Nusakata.com – Generasi milenial, atau mereka yang lahir antara tahun 1981 dan 1996, kini menjadi kelompok demografis terbesar di banyak negara, termasuk Indonesia. Dengan jumlah yang begitu besar, generasi milenial memiliki potensi besar untuk mempengaruhi hasil pemilihan umum.
Koordinator Divisi Data dan Informasi KPU RI, Betty Epsilon Idroos pada Rapat PLeno Terbuka Penetapan Rekapitulasi DPT Pemilu 2024 di Kantor KPU RI, beliau mengatakan bahwa ada sebanyak 66.822.389 atau sebanyak 33,60 persen pemilih dari generasi milenial, Minggu, (2/9/2023).

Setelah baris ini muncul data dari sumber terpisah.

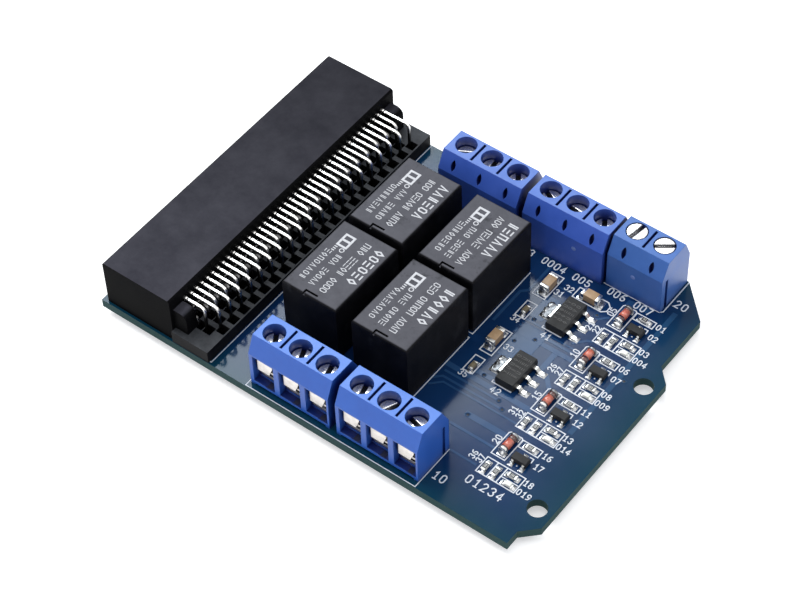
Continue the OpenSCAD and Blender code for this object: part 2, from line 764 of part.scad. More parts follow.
// Capacitors: [x, y, turn, length, width, height]
capacitor_list = [
    [55.3, 43.5, 90, 3.2, 1.6, 1.5], [62.3, 45.0, 0, 3.2, 1.6, 1.5], [54.85, 29.7, 90, 3.2, 1.6, 1.5],
    [55.3, 37.1, 90, 1.6, 0.82, 0.8], [55.25, 23.3, 90, 1.6, 0.82, 0.8]
];
capacitor_end = 0.17;   // share of the length that each end cap takes

module capacitors() {
    color([0.72, 0.56, 0.38])
    for (c = capacitor_list)
        on_board(c[0], c[1]) rotate([0, 0, c[2]]) chip(c[3], c[4], c[5], c[3] * capacitor_end);
}

module leds() {
    color([0.93, 0.93, 0.88])
    for (k = [0 : 3])
        at_channel(k, lamp_at[0], lamp_at[1])
            chip(small_chip[0], small_chip[1], lamp_h, small_chip[2]);
}

// ---------------------------------------------------------------- nodes

pcb();
edge_connector_housing();
pin_guide();
contacts_upper_short();
contacts_upper_long();
contacts_lower_short();
contacts_lower_long();
relay_case_1();
relay_case_2();
relay_case_3();
relay_case_4();
relay_base_1();
relay_base_2();
relay_base_3();
relay_base_4();
relay_pins();
terminal_body_1();
terminal_body_2();
terminal_body_3();
terminal_body_4();
terminal_body_5();
terminal_frames_1();
terminal_frames_2();
terminal_frames_3();
terminal_frames_4();
terminal_frames_5();
wire_clamp(1);  // wire_clamp_1
wire_clamp(2);  // wire_clamp_2
wire_clamp(3);  // wire_clamp_3
wire_clamp(4);  // wire_clamp_4
wire_clamp(5);  // wire_clamp_5
wire_clamp(6);  // wire_clamp_6
wire_clamp(7);  // wire_clamp_7
wire_clamp(8);  // wire_clamp_8
wire_clamp(9);  // wire_clamp_9
wire_clamp(10);  // wire_clamp_10
wire_clamp(11);  // wire_clamp_11
wire_clamp(12);  // wire_clamp_12
wire_clamp(13);  // wire_clamp_13
wire_clamp(14);  // wire_clamp_14
clamp_screw(1);  // clamp_screw_1
clamp_screw(2);  // clamp_screw_2
clamp_screw(3);  // clamp_screw_3
clamp_screw(4);  // clamp_screw_4
clamp_screw(5);  // clamp_screw_5
clamp_screw(6);  // clamp_screw_6
clamp_screw(7);  // clamp_screw_7
clamp_screw(8);  // clamp_screw_8
clamp_screw(9);  // clamp_screw_9
clamp_screw(10);  // clamp_screw_10
clamp_screw(11);  // clamp_screw_11
clamp_screw(12);  // clamp_screw_12
clamp_screw(13);  // clamp_screw_13
clamp_screw(14);  // clamp_screw_14
regulators();
transistors();
diodes();
resistors();
capacitors();
leds();
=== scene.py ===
"""Looks of the relay module board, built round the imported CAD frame.

Lengths in the tables below are millimetres, measured on the board as in the CAD source:
x from its left edge, y from its front edge and z up from its component side.
"""
import math
import random

import bmesh
import bpy
from mathutils import Matrix, Vector, noise


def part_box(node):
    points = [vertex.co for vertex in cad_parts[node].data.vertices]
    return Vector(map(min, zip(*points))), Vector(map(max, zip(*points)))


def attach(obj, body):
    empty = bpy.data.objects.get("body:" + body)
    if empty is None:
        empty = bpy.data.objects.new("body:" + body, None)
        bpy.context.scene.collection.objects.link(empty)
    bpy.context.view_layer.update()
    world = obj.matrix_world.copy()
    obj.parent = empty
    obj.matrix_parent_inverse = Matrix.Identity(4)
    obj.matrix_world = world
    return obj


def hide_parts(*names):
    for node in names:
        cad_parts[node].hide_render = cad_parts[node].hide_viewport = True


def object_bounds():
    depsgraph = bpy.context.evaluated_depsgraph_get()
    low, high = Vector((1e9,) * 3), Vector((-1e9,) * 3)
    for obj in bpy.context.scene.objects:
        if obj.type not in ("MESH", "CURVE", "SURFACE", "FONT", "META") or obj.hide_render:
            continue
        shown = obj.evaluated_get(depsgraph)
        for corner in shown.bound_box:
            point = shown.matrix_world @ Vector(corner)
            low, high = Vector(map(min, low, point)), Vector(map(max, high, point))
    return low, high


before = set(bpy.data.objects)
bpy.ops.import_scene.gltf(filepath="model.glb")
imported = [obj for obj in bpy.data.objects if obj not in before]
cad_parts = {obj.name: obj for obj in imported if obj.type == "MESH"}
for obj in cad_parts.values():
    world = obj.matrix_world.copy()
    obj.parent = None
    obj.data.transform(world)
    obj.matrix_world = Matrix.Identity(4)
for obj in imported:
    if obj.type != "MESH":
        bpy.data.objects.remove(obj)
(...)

“Namun, kenyataannya, meskipun menjadi pemilih terbanyak, mereka seringkali merasa terpinggirkan dan kurang dilibatkan dalam proses pemilihan.” Paparnya
Berdasarkan data dari Badan Pusat Statistik (BPS), generasi milenial merupakan hampir sepertiga dari total populasi Indonesia. Dalam pemilihan umum, suara mereka dapat menentukan arah kebijakan dan kepemimpinan negara.
Namun, partisipasi milenial dalam pemilihan umum sering kali tidak sebanding dengan jumlah mereka. Banyak di antara mereka merasa bahwa proses politik tidak mencerminkan aspirasi dan kebutuhan mereka, sehingga mereka memilih untuk tidak berpartisipasi.
Salah satu alasan utama mengapa generasi milenial merasa terpinggirkan adalah kurangnya representasi politik. Banyak partai politik masih didominasi oleh politisi dari generasi yang lebih tua, yang sering kali kurang memahami atau memperjuangkan isu-isu yang penting bagi milenial, seperti perubahan iklim, lapangan kerja, pendidikan, dan teknologi.
Akibatnya, kebijakan yang dihasilkan sering kali tidak relevan dengan kebutuhan dan harapan milenial.
Banyak milenial yang merasa skeptis terhadap sistem politik. Mereka sering kali melihat politik sebagai arena yang korup dan tidak transparan.
Ketidakpercayaan ini diperparah oleh berbagai skandal korupsi yang melibatkan politisi dan pejabat publik. Ketidakpercayaan ini membuat banyak milenial enggan untuk terlibat dalam proses politik, termasuk dalam pemilihan umum.
Pendidikan politik yang kurang memadai juga menjadi faktor penting dalam rendahnya partisipasi milenial. Banyak milenial yang tidak mendapatkan pendidikan politik yang memadai di sekolah atau di lingkungan mereka.
Mereka kurang memahami bagaimana sistem politik bekerja dan bagaimana mereka dapat berkontribusi dalam proses tersebut. Kurangnya pendidikan politik ini membuat banyak milenial merasa tidak berdaya dan tidak memiliki suara dalam proses politik.
Di era digital, media sosial telah menjadi platform penting bagi milenial untuk mengekspresikan pendapat mereka dan terlibat dalam diskusi politik. Namun, meskipun media sosial dapat meningkatkan kesadaran politik, hal ini belum tentu berbanding lurus dengan partisipasi dalam pemilihan umum.
Banyak milenial yang aktif di media sosial, namun tidak terlibat dalam proses pemilihan karena merasa bahwa suara mereka tidak akan berdampak signifikan.
Untuk meningkatkan partisipasi politik milenial, beberapa langkah dapat diambil, diantaranya :
Pertama, partai politik perlu memberikan ruang lebih bagi politisi muda yang dapat mewakili aspirasi milenial.
Kedua, pendidikan politik harus diperkuat di desa-desa terpencil melalui program-program masyarakat untuk meningkatkan pemahaman milenial tentang pentingnya partisipasi politik.
Ketiga, politik harus menjadi lebih transparan dan akuntabel untuk membangun kembali kepercayaan milenial terhadap politik.
Terakhir, memanfaatkan teknologi untuk membuat proses pemilihan lebih mudah diakses oleh milenial, misalnya melalui e-voting atau kampanye digital yang efektif.
Generasi milenial memiliki potensi besar untuk mempengaruhi masa depan politik negara.Namun, untuk mewujudkan potensi tersebut, perlu ada upaya bersama untuk melibatkan mereka secara lebih aktif dalam proses politik.
Dengan meningkatkan representasi, pendidikan politik, dan transparansi, serta memanfaatkan teknologi, partisipasi politik milenial dapat ditingkatkan, sehingga suara mereka dapat benar-benar terdengar dalam setiap pemilihan.